Syllabus academic year 2007/2008

Higher education credits: 6. Grading scale: TH. Level: G2 (First level). Language of instruction: The course might be given in English. Optional for: C4, C4sst, D4, D4sst, E4mt, F4, F4mt, Pi4bm. Course coordinator: Professor Leif Sörnmo,, Elektrovetenskap. Prerequisites: ESS040 Systems and Signals, ETI265 Signal Processing in Multimedia or ETT080 Signals and Communications. Assessment: Exam at the end of the course. Two mandatory laboratory exercises. Home page:

The course provides an overview of methods suitable for solving problems in biomedical signal processing. The student should obtain sufficient insights on the origin on biomedical signals and analysis methods to independently determine suitable methods.

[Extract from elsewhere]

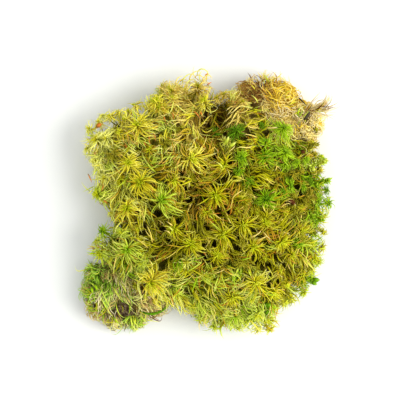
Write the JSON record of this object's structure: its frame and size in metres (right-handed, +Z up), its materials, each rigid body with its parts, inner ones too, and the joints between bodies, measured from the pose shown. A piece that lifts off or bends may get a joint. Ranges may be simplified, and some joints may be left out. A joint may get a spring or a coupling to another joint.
{
  "type": "moss clump",
  "caption": "A domed clump of peat moss: star-shaped heads on a mat of interwoven stems, with a withered tuft and a cushion of finer moss, cut flat underneath.",
  "frame": {"origin": "the middle of the bounding box, at its lowest level, on the flat cut base", "axes": "+Z up out of the moss, +X to the right and +Y to the top as seen from above"},
  "size_m": [0.138, 0.1402, 0.0404],
  "materials": {
    "mat": "matte interwoven stems and hanging branches, olive to dark brown",
    "head": "matte to slightly waxy leafy branches, yellow-green with pale and orange tips",
    "withered": "dry papery strands, brown to golden tan",
    "fine_moss": "matte feathery strands, green over brown, with soil between them",
    "sprig": "slightly waxy small leaves, green",
    "grass": "smooth grass blade, dark green",
    "dead": "dry dark needle"
  },
  "bodies": {
    "root": {"mat": "mat", "moss_head_01": "head", "moss_head_02": "head", "moss_head_03": "head", "moss_head_04": "head", "moss_head_05": "head", "moss_head_06": "head", "moss_head_07": "head", "moss_head_08": "head", "moss_head_09": "head", "moss_head_10": "head", "moss_head_11": "head", "moss_head_12": "head", "moss_head_13": "head", "moss_head_14": "head", "moss_head_15": "head", "moss_head_16": "head", "moss_head_17": "head", "moss_head_18": "head", "moss_head_19": "head", "moss_head_20": "head", "moss_head_21": "head", "moss_head_22": "head", "moss_head_23": "head", "moss_head_24": "head", "moss_head_25": "head", "moss_head_26": "head", "moss_head_27": "head", "moss_head_28": "head", "moss_head_29": "head", "moss_head_30": "head", "moss_head_31": "head", "moss_head_32": "head", "moss_head_33": "head", "moss_head_34": "head", "moss_head_35": "head", "moss_head_36": "head", "moss_head_37": "head", "moss_head_38": "head", "moss_head_39": "head", "moss_head_40": "head", "moss_head_41": "head", "moss_head_42": "head", "moss_head_43": "head", "moss_head_44": "head", "moss_head_45": "head", "withered_tuft": "withered", "dry_sprig": "withered", "fine_moss": "fine_moss", "sprig_1": "sprig", "sprig_2": "sprig", "sprig_3": "sprig", "sprig_4": "sprig", "grass_blade": "grass", "needle": "dead"}
  },
  "joints": []
}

Knowledge and understanding
For a passing grade the student must

• have knowledge about biomedical signals and methods which are particularly useful for their processing.

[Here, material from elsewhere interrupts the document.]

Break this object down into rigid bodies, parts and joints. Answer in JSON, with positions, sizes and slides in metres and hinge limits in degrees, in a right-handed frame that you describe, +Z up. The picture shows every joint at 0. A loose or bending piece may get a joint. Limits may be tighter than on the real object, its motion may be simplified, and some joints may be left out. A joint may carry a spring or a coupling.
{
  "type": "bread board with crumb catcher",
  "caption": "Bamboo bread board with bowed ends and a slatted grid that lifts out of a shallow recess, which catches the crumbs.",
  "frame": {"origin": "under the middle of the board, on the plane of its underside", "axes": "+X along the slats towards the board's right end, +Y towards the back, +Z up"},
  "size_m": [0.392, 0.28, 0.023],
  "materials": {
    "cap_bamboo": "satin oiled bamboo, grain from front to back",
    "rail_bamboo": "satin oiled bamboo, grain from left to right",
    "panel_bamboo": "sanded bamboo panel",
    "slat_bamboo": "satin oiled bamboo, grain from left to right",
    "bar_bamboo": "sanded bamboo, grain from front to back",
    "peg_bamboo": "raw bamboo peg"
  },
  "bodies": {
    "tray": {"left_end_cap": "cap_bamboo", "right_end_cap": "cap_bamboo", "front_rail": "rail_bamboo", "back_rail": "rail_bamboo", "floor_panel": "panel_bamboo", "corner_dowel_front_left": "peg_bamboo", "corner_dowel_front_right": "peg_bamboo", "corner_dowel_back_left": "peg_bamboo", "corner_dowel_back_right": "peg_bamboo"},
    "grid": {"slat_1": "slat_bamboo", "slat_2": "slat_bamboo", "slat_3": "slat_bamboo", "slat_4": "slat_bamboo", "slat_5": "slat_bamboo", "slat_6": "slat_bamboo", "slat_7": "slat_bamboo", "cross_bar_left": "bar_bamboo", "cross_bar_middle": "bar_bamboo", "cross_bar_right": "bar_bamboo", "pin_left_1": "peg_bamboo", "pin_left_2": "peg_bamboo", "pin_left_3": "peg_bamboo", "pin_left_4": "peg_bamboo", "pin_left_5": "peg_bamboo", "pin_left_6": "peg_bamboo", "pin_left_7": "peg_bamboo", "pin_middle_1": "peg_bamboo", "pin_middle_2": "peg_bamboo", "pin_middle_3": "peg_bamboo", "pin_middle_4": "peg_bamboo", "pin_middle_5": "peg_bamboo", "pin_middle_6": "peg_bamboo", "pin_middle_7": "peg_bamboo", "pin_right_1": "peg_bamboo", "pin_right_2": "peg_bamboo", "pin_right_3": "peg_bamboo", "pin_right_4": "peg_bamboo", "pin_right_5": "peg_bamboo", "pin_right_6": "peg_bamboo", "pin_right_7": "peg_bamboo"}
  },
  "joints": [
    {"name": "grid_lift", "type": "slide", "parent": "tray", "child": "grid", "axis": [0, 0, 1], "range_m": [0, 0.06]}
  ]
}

• to apply the most common methods on clinical problems (Matlab level)

• to define simple mathematical models and to determine related, optimal methods for estimation of relevant information.

Skills and abilities
For a passing grade the student must

• to understand the origin of bioelectrical signals and their manifestation on the body surface.

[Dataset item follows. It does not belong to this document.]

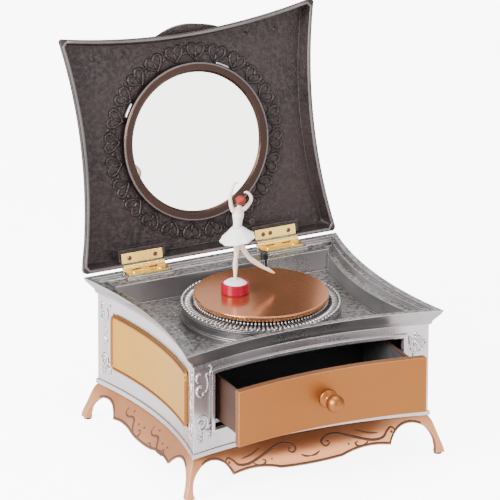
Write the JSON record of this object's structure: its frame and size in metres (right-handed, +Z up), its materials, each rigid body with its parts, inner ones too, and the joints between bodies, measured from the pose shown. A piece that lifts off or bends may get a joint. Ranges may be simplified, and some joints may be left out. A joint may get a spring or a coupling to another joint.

• to describe the most common clinical applications where such signals are used.

• to describe the most common methods for analysis of both periodical and aperiodical biomedical signals. The description is to be done in catchall terms, i.e., block diagrams and text, as well as with the help of equations.

• to formulate and describe statistical signal models being suitable for modelling of specific signal properties.

• to implement a method and evaluate its performance in clinically relevant terms.

Judgement and approach
For a passing grade the student must

• be able to analyze, assess, and implement algorithms, and also to interpret and to describe their inherent principles.

• have insight on the fact that seemingly different technical problems can be dealt with using the same methods.

Bioelectrical signals

• Their origin, especially concerning signals reflecting the activity of the brain, the muscles, and the heart.

• Information-carrying components in bioelectrical signals.

• Common clinical applications of bioelectrical signals.

Brain signals

• Analysis of both spontaneous activity and evoked potentials

• Spectral analysis (nonparametric and parametric) and characterization of power spectra.

• Time-frequency analysis.

L. Sörnmo, P. Laguna: Biomedical Signal Processing in Cardiac and Neurological Applications, Elsevier, ISBN 0-12-437552-9, 2005.